In a recent work Zhadin and Giuliani [24]theoretically revealed the mechanism of capture of glutamic acid ions by CDs, the mechanism of formation of "mixed CDs" in which glutamic acid ions become to participate in the coherent oscillations on an equal rights with water molecules, and the cyclic mechanism of successive changing of different ionic forms of glutamic acid molecules. At pH~3 in aqueous solution the glutamic acid ions exist in the form of so called "zwitterions" – long dipole ions with the total charge equal to zero. Due to its big length the zwitterions have big dipole moments. After preparation of the solution the zwitterions gradually form many wide clusters in the solution. Simultaneously the formation of water CDs all over the solution is developing. In the places of zwitterion cluster location, the water CDs inevitably capture numerous groups of glutamic acid molecules in the zwitterion form. This process is promoted by similarity between some parts of spectra of water molecules and glutamic acid ones, that allows to enter glutamic acid molecules into the process of forming CDs where they could participate in coherent oscillations pari passu with water molecules and have the same high bond energy within CD. The authors of the above work named such sort of CDs as "mixed CDs". It is necessary to mark that by no means all amino acids and all other substances are able to form mixed CDs. It depends on the spectral mutual compatibility between this substance molecules and water molecules, as well as on physicochemical features of the aqueous solution.
Due to the high bond energy which is much more than the energy of hydrogen bonds, the hydration shells of zwitterions dissolve among coherent water molecules within mixed CDs. (By the way, it explains the problem of long standing: why the cyclotron frequency definition takes into account of ion mass without its heavy hydration shell and only such cyclotron frequency is effective in the experiments). The energy of coherent oscillations close to the energy of ionization of glutamic acid molecule transforms zwitterions into usual ions of glutamic acid that further increases its kinetic energy in accordance with the mechanism of Del Giudice et al. [15] under the influence of combined DC and AC MFs and leads to its final escape from mixed CDs into the surrounding incoherent water, when forming the resonance peak of current through the solution. Turned out to be again in the media with pH~3, the usual ions of glutamic acid move to zwitterion form and whereupon the solution comes to the initial state.
This pattern puts some idea into the mind that electric instability in the solution after its preparation is connected with the processes of formation of zwitterion clusters and mixed CDs in the solution.
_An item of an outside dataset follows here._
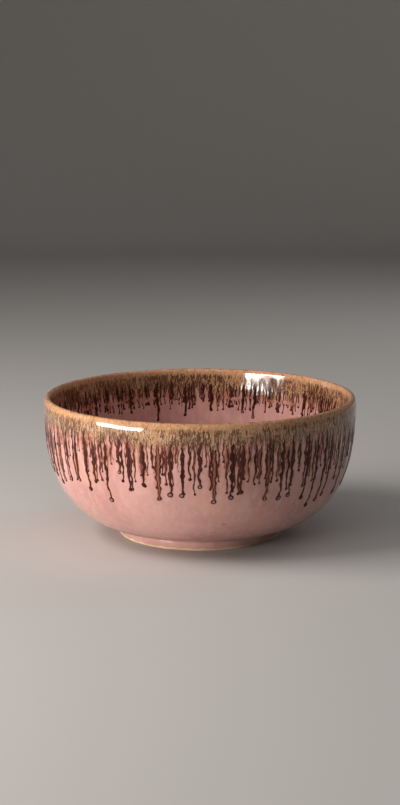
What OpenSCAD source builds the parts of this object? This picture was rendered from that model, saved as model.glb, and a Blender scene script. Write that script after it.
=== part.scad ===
// Glazed stoneware punch bowl.
// A thrown bowl on a low foot ring: steep wall, thin rounded lip, belly turning in to a flat base.
// Pink base coats cover the clay. A tan glaze laps over the lip, and dark runs hang below it.
// Millimetres, +Z up. The origin is on the table, under the middle of the foot.

/* [Bowl] */

// Widest diameter, across the glaze just below the lip
rim_diameter = 280; // [272:1:310]
// Height of the glazed underside of the bowl above the table, at the foot
foot_height = 8.6; // [6:0.2:16]
// Radius of the bare clay lip's rounded edge
lip_radius = 1.4; // [1:0.1:2]

/* [Outside profile] */

// Inward lean of the outside where the lip's rounding starts, in degrees
lip_lean = 15; // [10:0.5:18]
// Radius of the shoulder that turns the lip in
shoulder_arc = 30; // [24:1:34]
// Radius of the arc of the upper wall
wall_arc = 290; // [280:2:300]
// Lean of the wall from upright where the upper arc ends, in degrees
wall_turn = 5.9; // [5:0.1:8]
// Radius of the arc of the belly
belly_arc = 119.5; // [116:0.5:124]
// Lean of the wall where the belly arc ends, in degrees
belly_turn = 24.9; // [23:0.1:27]
// Radius of the arc that turns in to the foot
base_arc = 69; // [67:0.5:71]
// Lean of the outside where it meets the foot, in degrees
base_turn = 81.9; // [80:0.1:83]

/* [Inside profile] */

// Lean of the inside where the lip's rounding starts, in degrees
inner_lip_lean = 6; // [5:0.1:7]
// Radius of the arc of the inside below the lip
inner_lip_arc = 380; // [370:2:390]
// Lean of the inside wall where that arc ends, in degrees
inner_lip_turn = 9.5; // [9:0.1:10]
// Radius of the arc of the inside of the wall
inner_wall_arc = 300; // [290:1:310]
// Lean of the inside wall where its arc ends, in degrees
inner_wall_turn = 15; // [14.5:0.1:15.5]
// Radius of the arc of the inside of the belly
inner_belly_arc = 105; // [103:0.5:107]
// Lean of the inside wall where its belly arc ends, in degrees
inner_belly_turn = 32; // [31:0.1:33]
// Radius of the arc that turns in to the floor
inner_base_arc = 60; // [58:0.5:62]
// Lean of the inside where the nearly flat floor starts, in degrees
inner_base_turn = 87.6; // [86.5:0.1:88]

/* [Foot ring] */

// How far the foot ring stands in from the edge of the bowl's underside
foot_step = 1.1; // [0.9:0.1:3]
// Width of the foot ring, in plan
foot_width = 11; // [8:0.5:16]
// How far the foot's outer face draws in from bottom to top
foot_draft = 0.7; // [0.3:0.1:1]
// Size of the bevels on the edges the bowl stands on
foot_bevel = 1; // [0.5:0.1:1.2]
// Height of the bare clay at the bottom of the foot
bare_height = 1.8; // [1.5:0.1:2.5]

/* [Glaze] */

// Thickness of the pink base coat
coat = 0.6; // [0.5:0.05:0.8]
// Thickness of the tan glaze over the lip, on top of the base coat
rim_coat = 0.6; // [0.5:0.05:0.8]
// How far the tan glaze comes down the outside, from the lip
outside_band = 25; // [20:1:30]
// How far the tan glaze comes down the inside, from the lip
inside_band = 12; // [8:1:16]
// Radius of the fine groove in the coat where the foot meets the bowl
seam_groove = 0.4; // [0.2:0.05:0.45]

/* [Glaze runs] */

// Number of dark runs on the outside
outside_runs = 72; // [36:1:72]
// Number of dark runs on the inside
inside_runs = 60; // [30:1:60]
// Thickness of a run on the base coat
run_coat = 0.9; // [0.7:0.05:1.2]
// Width of a run halfway down
run_width = 2.6; // [2:0.1:2.8]
// Radius of the bead of glaze at the end of a run
bead_radius = 1.9; // [1.6:0.05:2]
// Reach of the shortest outside run below the lip
outside_reach = 42; // [38:1:46]
// How much further than the shortest the longest outside run reaches
outside_spread = 37; // [20:1:40]
// Reach of the shortest inside run below the lip
inside_reach = 24; // [20:1:30]
// How much further than the shortest the longest inside run reaches
inside_spread = 22; // [10:1:26]

/* [Hidden] */

$fn = 96;

// More than any radius or height of the bowl, for cutting planes.
far = 400;
// How far a cutting shape passes the faces that it clips.
clearance = 5;
// Lean of the floor at the axis, where it is level.
level = 90;
// How far a corner stands out over the line where two arcs of a profile meet, to cover it.
proud = 0.005;

rim_radius = rim_diameter / 2;
// Widest radius of the outer face of the base coat.
coat_radius = rim_radius - rim_coat;
// Radius of the lip's rounded edge over the base coat, and over both glazes.
coated_lip = lip_radius + coat;
glazed_lip = coated_lip + rim_coat;

// Profile points are [distance from the axis, height]. Lean is 0 on an upright wall and 90 on a floor.
function lean_out(lean) = [cos(lean), -sin(lean)];
function arc_end(start, radius, from, to) = start + radius * (lean_out(to) - lean_out(from));
function arc_middle(start, radius, from) = start - radius * lean_out(from);
function pushed(point, lean, out) = point + out * lean_out(lean);
function drop(radius, from, to) = radius * (sin(to) - sin(from));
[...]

It also makes understandable, why resonance action of combined MFs arises into particular prominence namely at the end of the period of instability, when the total number of mixed CDs is maximal. The reasons of not full reproducibility of the effects and even their total lack at weakly prominent electric instability or its absence become clear up too.
In Experimental Results section we described various manifestations of MFs effects, different time periods of their arising after the moments of the solution preparation in different experiments up to the total absence of any effect in some experiments. It could be connected with gradual disappearance of mixed CDs in the experimental solution. It is also possible that all this uncertainty is connected with insufficient stabilization of temperature within solutions in the course of the experiment. The solutions were prepared at the same temperature and then poured into the cell within the heat-controlled chamber. However, the temperature of the investigated solution in the cell could change a little during all the experiment. It is quite possible that formation of mixed CDs is very sensitive to the solution temperature.
In the work by Comisso et al. [16] there was a suggestion about possible essential role of the processes developing in immediate proximity to the surface of the electrodes in formation of resonance effects. In connection with this, we performed a series of experiments with the electrodes carried out of the cell and pressed to the external surfaces of the cell walls. Using the special coil detector of the electric state of the solution in these experiments, we obtained the prominent resonance peaks denoting the formation of resonance peaks of the current occurring in more or less degree all over the whole volume of the solution. It is in a good agreement with the above described pattern of the development of MFs resonance effects.
The asymmetry of the resonance peaks obtained in all our experiments is, most likely, connected with comparatively slow processes in the development of current peaks within the incoherent component of the water medium and of reestablishment of the initial state of the solution. If this is the case, then at the back direction of scanning it would be possible to expect the inversion in the asymmetry of the resonance peak. It could be interesting to verify it in the further development of these investigations.